- Aim: Extract, unchanged, each line of the listing below from its first line through the line that contains "Units are millimetres.", inclusive, and nothing else.

-- START --

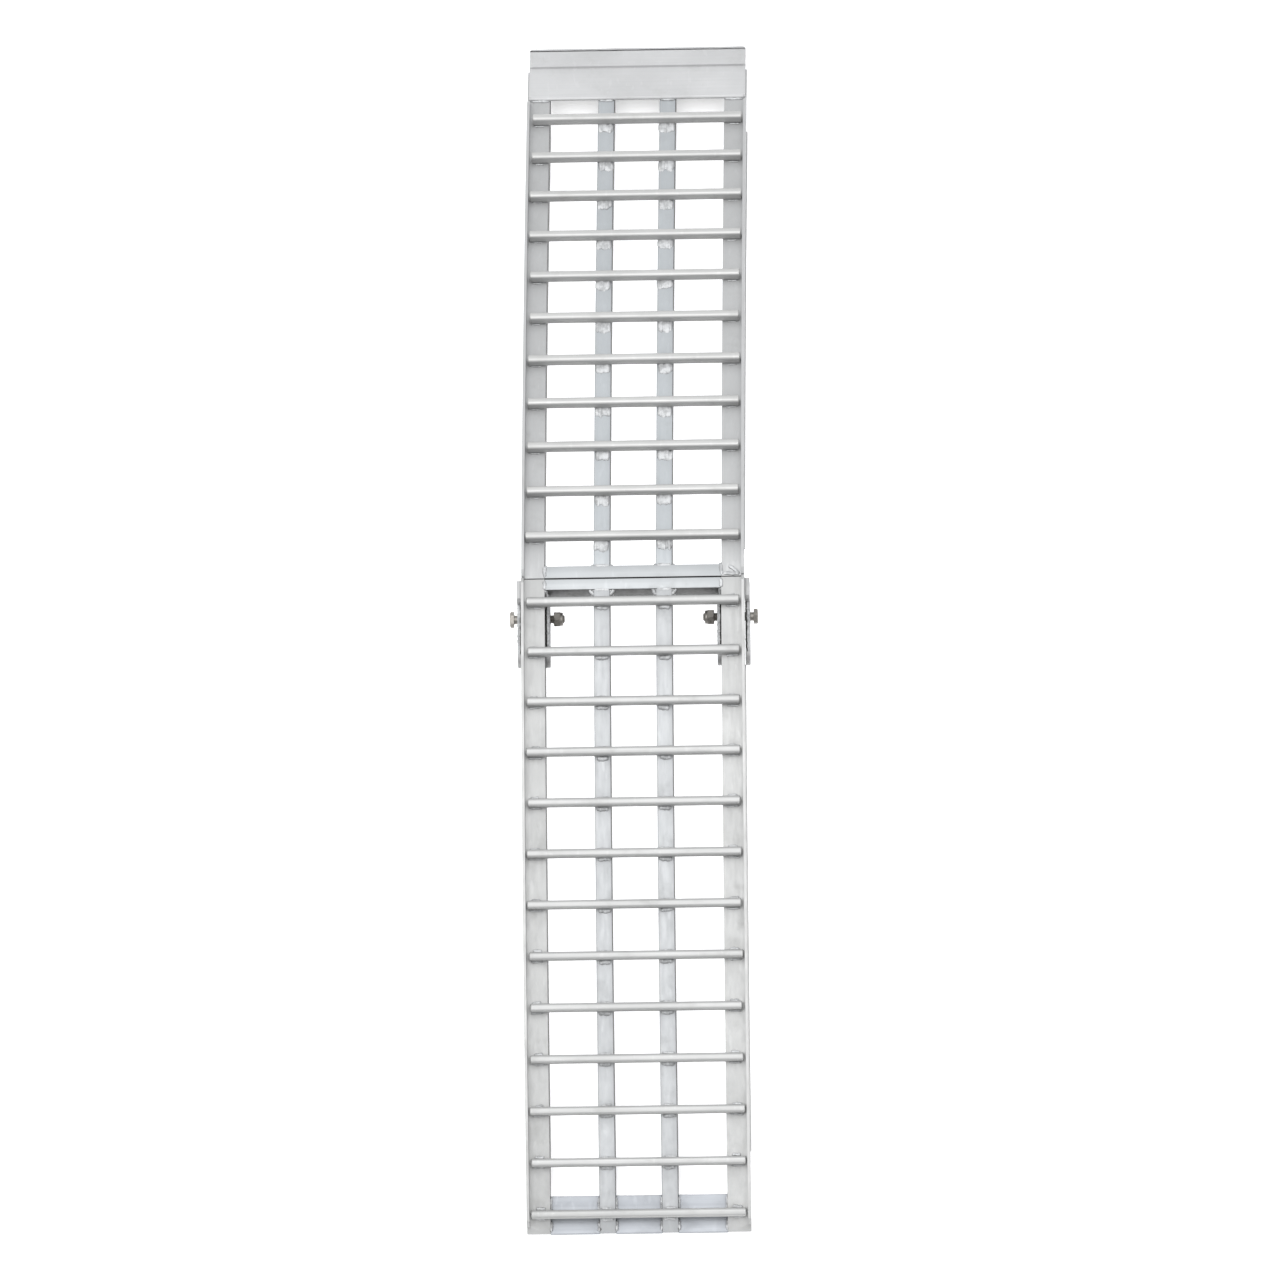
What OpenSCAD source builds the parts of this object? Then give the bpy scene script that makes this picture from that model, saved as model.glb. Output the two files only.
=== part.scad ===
// Arched folding loading ramp: two curved ladder-like halves that fold underside to underside.
// +Z is up and +Y runs from the foot to the lip. The origin is on the ground, straight below
// the line where the halves meet, in the middle of the width. Units are millimetres.

/* [Ramp] */
// Overall width of the rails
ramp_w = 305; // [280:5:340]
// Length of each half along its tread, from the split to the rail's end
half_len = 902; // [895:1:915]
// Radius that each half's rails are bent to
arch_r = 3000; // [2800:50:3400]
// Angle between the two halves' treads where they meet
hinge_kink = 10; // [8:0.5:12]

/* [Rails] */
// Width of an outer rail
outer_rail_w = 32; // [28:1:36]
// Depth of an outer rail below the tread
outer_rail_d = 50; // [48:1:54]
// Wall of an outer rail
outer_wall = 4; // [3:0.5:4.5]
// Height of the curb along an outer rail's edge
curb_h = 14; // [8:1:18]
// Width of a middle rail
mid_rail_w = 22; // [18:1:26]
// Depth of a middle rail
mid_rail_d = 38; // [34:1:42]
// Wall of a middle rail
mid_wall = 2.5; // [2:0.5:3]
// Distance of a middle rail from the centre line
mid_x = 42.5; // [36:0.5:50]

/* [Rungs] */
// Distance between rungs along the tread
rung_pitch = 70; // [69:0.5:71]
// Size of a rung along the ramp
rung_w = 12; // [10:0.5:14]
// Height of a rung
rung_h = 15; // [12:0.5:18]
// Radius of a rung's corners
rung_r = 4.5; // [3:0.5:4.5]
// Rungs on the lower half
lower_rungs = 13; // [13]
// Rungs on the upper half
upper_rungs = 11; // [11]

/* [Lip and foot] */
// Width of the lip plate
lip_w = 300; // [260:5:300]
// Thickness of the lip plate
lip_t = 5; // [4:0.5:6]
// Angle that the lip's tip is bent down by
lip_bend = 8; // [6:0.5:9]
// Thickness of the foot plates
foot_t = 4; // [3:0.5:4]

/* [Hinge] */
// Thickness of a hinge plate
plate_t = 6.35; // [5:0.05:8]
// Distance of the pivot from the split, along the lower half
pivot_s = 47; // [45:1:50]
// Depth of the pivot below the tread
pivot_d = 38; // [36:0.5:39]
// Diameter of the pivot bolt
bolt_d = 12; // [10:1:12]

/* [Hidden] */
$fn = 96;
arc_fn = 720;

// Places along the tread, measured from the split
lower_first_rung = 35;
upper_first_rung = 61;
lip_start = 802;
lip_bend_s = 863;
upper_rail_end = 858;
curb_end = 796;
curb_foot_gap = 10;
lower_bar_w = 16;
upper_bar_w = 19;
end_bar_d = 46;
end_bar_wall = 3;
split_wall = 8;
bar_lap = 2;

// Rails run this far past the split before they are cut on it
run_lead = 10;

// Slanted corners of the curbs
curb_snip = 6;
snip_size = 40;
snip_turn = 35;

// Foot plates' sole and slope
sole = 20;
slope_len = 34;

// Lip plate's rounded-off edge, and the raised strip along its tip
lip_nose = 2;
lip_step = 4;
lip_step_lead = 3;

// Gaps and clearances
split_gap = 1.6;
upper_trim_z = 4;
foot_tip_h = 4;
side_clear = 0.5;
bore_clear = 0.06;

// Hinge details
plate_r = 15;
plate_head_r = 13.5;
plate_tail_s = 100;
plate_head_s = 33;
plate_head_d = 34;
plate_tail_d = 41;
tab_start_s = 2;
tab_s = 31;
tab_d = 32;
tab_top_d = 1;
tab_corner = 4;
lug_r = 15;
lug_t = 25;
lug_root_s = 78;
lug_root_d = 26;
lug_root_r = 16;
lower_relief_s = 112;
upper_relief_s = 66;
relief_bite = 0.2;
relief_drop = 15;
relief_lead = 20;
link_waist = 0.8;
hex_af = 19;
bolt_head_h = 7.5;
bolt_slack = 3;
nut_h = 12.4;
nut_slack = 4.7;
thread_end = 2.5;
collar_h = 3;
collar_d = 17.5;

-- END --

- Full solution:
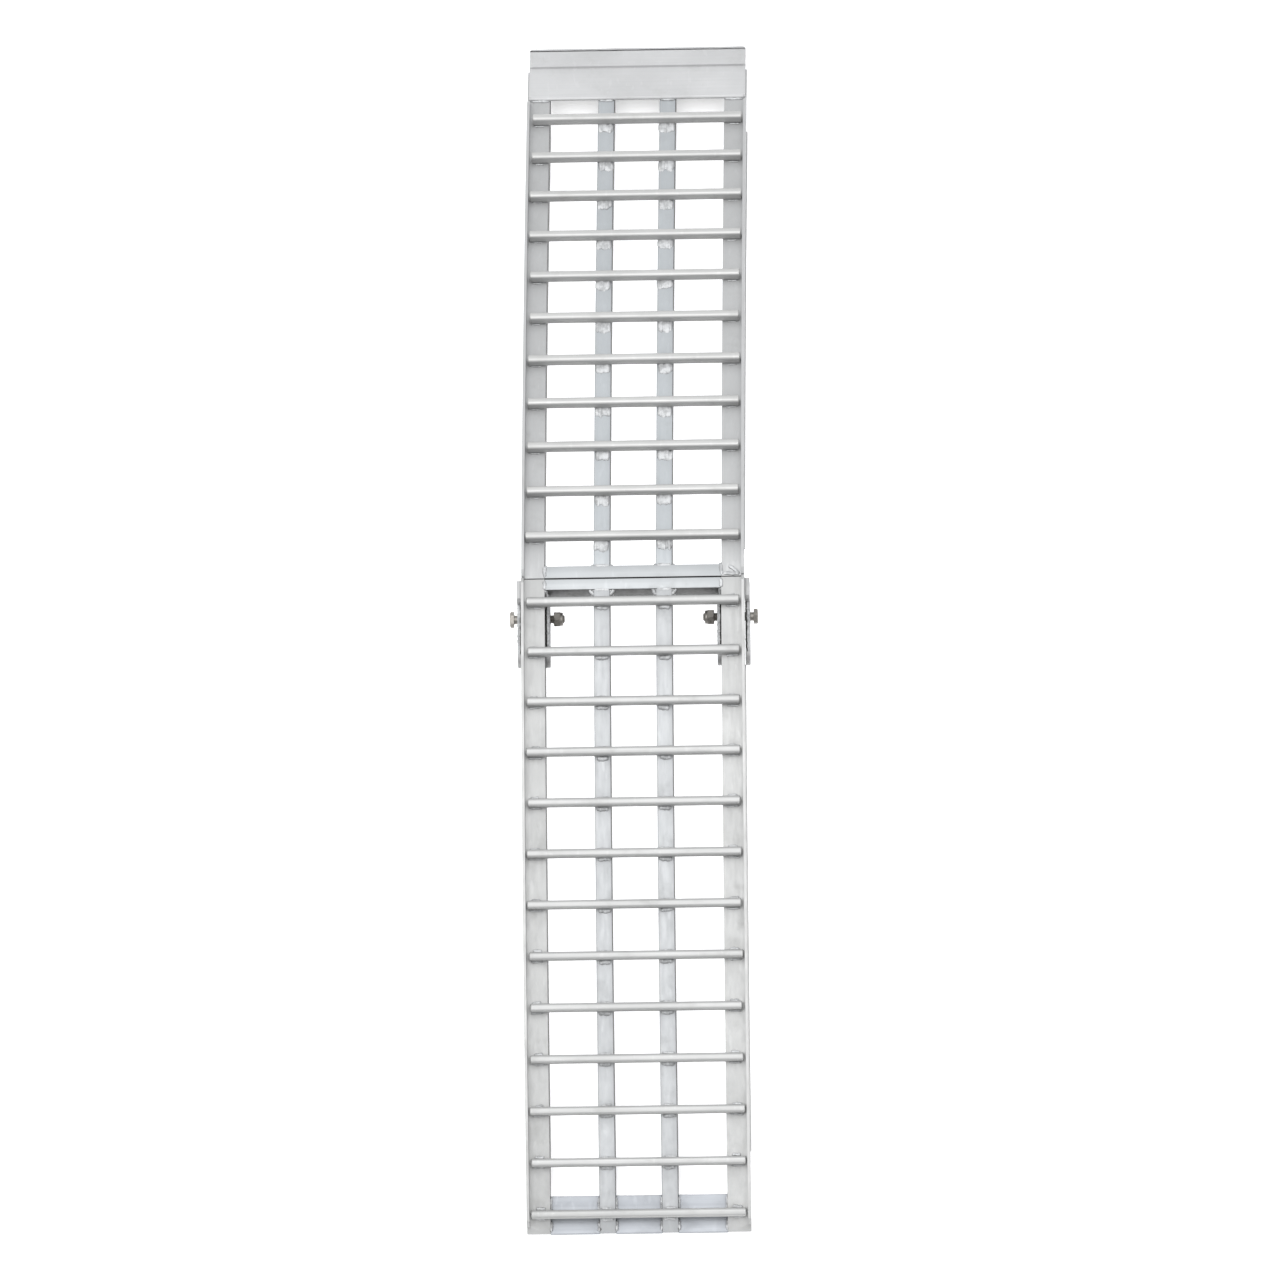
What OpenSCAD source builds the parts of this object? Then give the bpy scene script that makes this picture from that model, saved as model.glb. Output the two files only.
=== part.scad ===
// Arched folding loading ramp: two curved ladder-like halves that fold underside to underside.
// +Z is up and +Y runs from the foot to the lip. The origin is on the ground, straight below
// the line where the halves meet, in the middle of the width. Units are millimetres.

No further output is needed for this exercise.